[MITgcm-support] Re: No Subject

ahoward ahoward at halo.mit.edu
Fri Apr 30 21:28:58 EDT 2004


Thanks for your prompt response.
Could you tell me where one sets the reference profiles?
I can't find a file named POLY3.COEFFS so that may be
the whole problem though.

The JMD95Z eostype doesn't seem to be in the r1p8 model
version (last stable frozen according to the website)
I'm using, so maybe I really do need to go to a later
version as Ed Hill suggested.



With respect to the diffusivities in KPP
what confused me is that although the code does indeed have

 KPPdiffKzS = vddiff(...,2) = diffus (imt,2) = scalar = salt/tracer
 KPPdiffKzT = vddiff(...,3) = diffus (imt,3) = temperature = temperature

in the kpp_calc subroutine comments you have
c     vddiff (nx,ny,Nrp2,1)- vertical viscosity on 
"t-grid"           (m^2/s)
c     vddiff (nx,ny,Nrp2,2)- vert. diff. on next row for temperature
(m^2/s)
c     vddiff (nx,ny,Nrp2,3)- vert. diff. on next row for salt&tracers
(m^2/s)

which says that "2" is for temperature and "3" is for salt not
vice-a-versa. 


        The vertical mixing parameterization that I am implementing is the
one described in "Ocean Turbulence.

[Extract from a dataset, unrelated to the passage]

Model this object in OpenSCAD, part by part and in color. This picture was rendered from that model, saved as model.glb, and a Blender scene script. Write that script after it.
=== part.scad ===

Part II: Vertical diffusivities - 
Momentum, Heat, Salt, Mass and Passive Scalars" by V. Canuto, A. Howard,
Y. Cheng & M. Dubovikov in JPO Volume 30,p.240, 2002. It is more
theory-based than KPP and has less to tune in it. It may be thought of
as a generalization of the Mellor Yamada model, but because our turbulence
closure is more complete turbulence exists up to a Richardson number of
~1, instead of dying at Ri~0.2 as in Mellor Yamada. Salt was treated on
an equal basis with heat in deriving the equations so that
double-diffusion is incorporated into the theory naturally rather than
being dealt with by adding on separate parameterizations. We also 
apply the same turbulence model to the background mixing due to
internal waves, although there we need to assume wave dissipation
as an input, taken as a constant/N^2 in the above paper but
modulated by the latitude dependence of Gregg et al.'s recent 
nature paper in my current work.

	I have not looked at the performance of our turbulence model
in the antarctic, although it would be interesting to do so. In a
paper that recently appeared in Ocean Modelling, "Modeling Ocean
Deep Convection" by Canuto et al., we looked at how it behaved
in the Labrador Sea in a coarse resolution OGCM and found that
the pattern of deep convection looked quite different from,
and fairly better than, KPP in the same code. 

I came out here to MIT to insert our mixing in the MIT OGCM,
but the task turned out to  be bigger than I realized, and
my allotted time here is up now. I will, however, continue
working on this from New York, where I am based, at 
NASA-GISS.

Your advice, assistance is greatly appreciated.